Iron-56 (⁵⁶Fe) is the most common isotope of iron. About 91.754% of all iron is iron-56.

Of all nuclides, iron-56 has the lowest mass per nucleon. With 8.8 MeV binding energy per nucleon, iron-56 is one of the most tightly bound nuclei.^[1]

Nickel-62, a relatively rare isotope of nickel, has a higher nuclear binding energy per nucleon; this is consistent with having a higher mass-per-nucleon because nickel-62 has a greater proportion of neutrons, which are slightly more massive than protons. (See the nickel-62 article for more). Light elements undergoing nuclear fusion and heavy elements undergoing nuclear fission release energy as their nucleons bind more tightly, so ⁶²Ni might be expected to be common. However, during nucleosynthesis in stars the competition between photodisintegration and alpha capturing causes more ⁵⁶Ni to be produced than ⁶²Ni (⁵⁶Fe is produced later in the star's ejection shell as ⁵⁶Ni decays).
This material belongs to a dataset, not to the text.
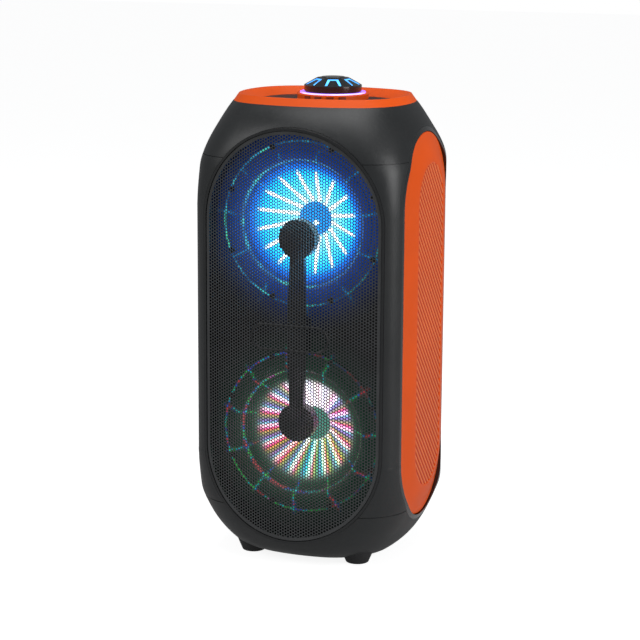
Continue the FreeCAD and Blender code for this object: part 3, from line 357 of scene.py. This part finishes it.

Production of these elements has decreased considerably from what it was at the beginning of the stelliferous era.^{[citation needed]}

Nonetheless, 28 atoms of nickel-62 fusing into 31 atoms of iron-56 releases 0.011 u of energy. As the Universe ages, matter will slowly convert to ever more tightly bound nuclei, approaching ⁵⁶Fe, ultimately leading to the formation of iron stars over ≈10¹⁵⁰⁰ years in an expanding universe without proton decay.^[2]